Information supplied.
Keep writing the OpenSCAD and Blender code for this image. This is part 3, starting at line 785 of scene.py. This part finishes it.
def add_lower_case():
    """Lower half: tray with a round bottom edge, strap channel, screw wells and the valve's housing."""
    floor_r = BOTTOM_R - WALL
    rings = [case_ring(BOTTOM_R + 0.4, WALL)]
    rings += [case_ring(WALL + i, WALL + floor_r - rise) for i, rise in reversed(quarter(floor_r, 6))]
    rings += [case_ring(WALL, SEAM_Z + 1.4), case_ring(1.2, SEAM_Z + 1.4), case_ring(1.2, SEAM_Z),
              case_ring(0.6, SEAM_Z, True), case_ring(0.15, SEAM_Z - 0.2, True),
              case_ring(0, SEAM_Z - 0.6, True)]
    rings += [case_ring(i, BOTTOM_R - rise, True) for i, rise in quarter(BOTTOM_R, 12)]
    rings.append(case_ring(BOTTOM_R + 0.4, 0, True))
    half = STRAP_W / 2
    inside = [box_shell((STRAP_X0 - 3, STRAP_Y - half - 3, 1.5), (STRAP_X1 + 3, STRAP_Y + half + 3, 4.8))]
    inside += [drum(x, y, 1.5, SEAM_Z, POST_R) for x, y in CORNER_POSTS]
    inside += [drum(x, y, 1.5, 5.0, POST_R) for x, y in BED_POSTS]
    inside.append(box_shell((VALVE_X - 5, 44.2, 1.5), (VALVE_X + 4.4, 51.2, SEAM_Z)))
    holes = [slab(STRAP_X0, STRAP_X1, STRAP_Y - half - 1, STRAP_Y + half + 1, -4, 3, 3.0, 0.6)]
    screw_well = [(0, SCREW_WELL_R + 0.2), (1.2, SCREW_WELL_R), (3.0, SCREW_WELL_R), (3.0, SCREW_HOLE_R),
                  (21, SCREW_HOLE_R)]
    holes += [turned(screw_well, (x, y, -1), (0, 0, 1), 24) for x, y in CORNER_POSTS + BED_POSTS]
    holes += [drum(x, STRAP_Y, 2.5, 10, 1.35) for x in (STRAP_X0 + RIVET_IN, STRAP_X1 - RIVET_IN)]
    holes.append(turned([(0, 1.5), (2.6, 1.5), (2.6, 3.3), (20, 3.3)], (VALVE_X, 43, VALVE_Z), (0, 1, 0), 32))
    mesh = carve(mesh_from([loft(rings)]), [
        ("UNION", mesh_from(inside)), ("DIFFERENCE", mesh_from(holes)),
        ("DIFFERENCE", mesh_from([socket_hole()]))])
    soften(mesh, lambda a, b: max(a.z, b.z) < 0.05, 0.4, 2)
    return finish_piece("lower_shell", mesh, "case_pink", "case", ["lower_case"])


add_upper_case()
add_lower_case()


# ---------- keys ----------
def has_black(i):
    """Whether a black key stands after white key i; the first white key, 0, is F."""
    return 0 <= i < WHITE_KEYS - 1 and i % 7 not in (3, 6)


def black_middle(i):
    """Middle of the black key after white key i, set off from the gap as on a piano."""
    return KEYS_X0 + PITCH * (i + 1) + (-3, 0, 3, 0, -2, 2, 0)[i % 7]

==

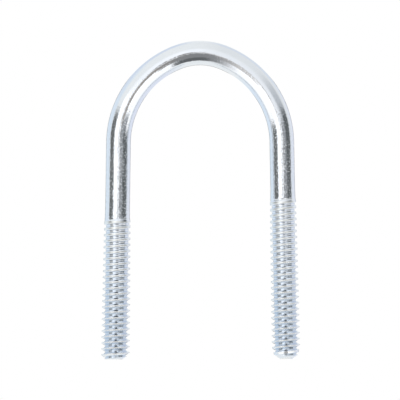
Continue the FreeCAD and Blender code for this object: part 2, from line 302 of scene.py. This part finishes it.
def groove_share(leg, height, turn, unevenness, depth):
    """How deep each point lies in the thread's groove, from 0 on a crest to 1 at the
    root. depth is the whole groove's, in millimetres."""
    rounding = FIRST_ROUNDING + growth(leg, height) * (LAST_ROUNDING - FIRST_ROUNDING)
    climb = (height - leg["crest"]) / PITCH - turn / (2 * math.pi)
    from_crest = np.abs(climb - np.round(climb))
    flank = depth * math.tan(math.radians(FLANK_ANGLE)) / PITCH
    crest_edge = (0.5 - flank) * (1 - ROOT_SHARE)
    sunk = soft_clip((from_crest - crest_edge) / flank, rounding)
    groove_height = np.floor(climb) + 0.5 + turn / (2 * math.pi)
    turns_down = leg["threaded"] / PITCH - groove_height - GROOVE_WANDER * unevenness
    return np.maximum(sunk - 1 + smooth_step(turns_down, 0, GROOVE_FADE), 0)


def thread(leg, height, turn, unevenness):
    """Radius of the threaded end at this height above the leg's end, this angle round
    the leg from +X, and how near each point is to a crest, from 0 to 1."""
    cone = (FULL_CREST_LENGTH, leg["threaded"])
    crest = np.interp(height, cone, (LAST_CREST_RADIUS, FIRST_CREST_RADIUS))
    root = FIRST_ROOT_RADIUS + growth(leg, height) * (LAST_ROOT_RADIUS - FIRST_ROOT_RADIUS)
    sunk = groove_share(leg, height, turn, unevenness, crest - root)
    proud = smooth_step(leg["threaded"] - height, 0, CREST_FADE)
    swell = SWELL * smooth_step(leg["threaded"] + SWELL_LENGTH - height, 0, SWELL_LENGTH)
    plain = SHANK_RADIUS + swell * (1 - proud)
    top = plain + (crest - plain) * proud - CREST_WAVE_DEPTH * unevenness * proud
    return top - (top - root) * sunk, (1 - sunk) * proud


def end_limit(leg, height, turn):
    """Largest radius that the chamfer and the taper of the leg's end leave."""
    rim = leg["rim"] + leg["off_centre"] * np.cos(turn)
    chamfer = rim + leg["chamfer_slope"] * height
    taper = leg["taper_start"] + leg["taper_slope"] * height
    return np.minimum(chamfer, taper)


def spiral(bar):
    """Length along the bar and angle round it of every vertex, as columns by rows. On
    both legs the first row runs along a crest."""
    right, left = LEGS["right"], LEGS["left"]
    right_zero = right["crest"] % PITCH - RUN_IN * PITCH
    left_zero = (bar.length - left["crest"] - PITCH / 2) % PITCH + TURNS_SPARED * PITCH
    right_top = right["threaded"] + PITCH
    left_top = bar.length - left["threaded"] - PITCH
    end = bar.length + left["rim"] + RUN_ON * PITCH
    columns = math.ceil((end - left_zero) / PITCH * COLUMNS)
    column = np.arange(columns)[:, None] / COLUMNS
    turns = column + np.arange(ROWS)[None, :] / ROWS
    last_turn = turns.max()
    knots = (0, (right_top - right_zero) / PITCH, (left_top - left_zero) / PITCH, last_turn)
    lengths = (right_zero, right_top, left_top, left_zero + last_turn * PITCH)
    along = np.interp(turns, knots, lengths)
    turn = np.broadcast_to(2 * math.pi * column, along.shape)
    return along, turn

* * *

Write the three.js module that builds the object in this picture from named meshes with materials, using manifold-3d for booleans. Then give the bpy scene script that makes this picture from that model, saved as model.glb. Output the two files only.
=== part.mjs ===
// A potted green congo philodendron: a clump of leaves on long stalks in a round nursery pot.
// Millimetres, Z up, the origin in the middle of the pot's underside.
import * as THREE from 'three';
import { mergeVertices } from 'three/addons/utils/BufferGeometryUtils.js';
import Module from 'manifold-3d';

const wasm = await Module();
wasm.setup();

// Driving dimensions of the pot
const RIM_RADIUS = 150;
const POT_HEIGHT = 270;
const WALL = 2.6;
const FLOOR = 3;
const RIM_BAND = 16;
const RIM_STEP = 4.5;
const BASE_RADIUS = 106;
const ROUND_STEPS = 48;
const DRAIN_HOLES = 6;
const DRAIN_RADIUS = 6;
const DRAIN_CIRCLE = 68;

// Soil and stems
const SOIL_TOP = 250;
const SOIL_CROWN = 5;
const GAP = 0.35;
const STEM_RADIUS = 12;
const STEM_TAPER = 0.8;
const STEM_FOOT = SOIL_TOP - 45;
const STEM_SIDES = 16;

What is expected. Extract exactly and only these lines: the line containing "Write the three.js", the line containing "const STEM_SIDES = 16;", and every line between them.

Response to the exercise.
Write the three.js module that builds the object in this picture from named meshes with materials, using manifold-3d for booleans. Then give the bpy scene script that makes this picture from that model, saved as model.glb. Output the two files only.
=== part.mjs ===
// A potted green congo philodendron: a clump of leaves on long stalks in a round nursery pot.
// Millimetres, Z up, the origin in the middle of the pot's underside.
import * as THREE from 'three';
import { mergeVertices } from 'three/addons/utils/BufferGeometryUtils.js';
import Module from 'manifold-3d';

const wasm = await Module();
wasm.setup();

// Driving dimensions of the pot
const RIM_RADIUS = 150;
const POT_HEIGHT = 270;
const WALL = 2.6;
const FLOOR = 3;
const RIM_BAND = 16;
const RIM_STEP = 4.5;
const BASE_RADIUS = 106;
const ROUND_STEPS = 48;
const DRAIN_HOLES = 6;
const DRAIN_RADIUS = 6;
const DRAIN_CIRCLE = 68;

// Soil and stems
const SOIL_TOP = 250;
const SOIL_CROWN = 5;
const GAP = 0.35;
const STEM_RADIUS = 12;
const STEM_TAPER = 0.8;
const STEM_FOOT = SOIL_TOP - 45;
const STEM_SIDES = 16;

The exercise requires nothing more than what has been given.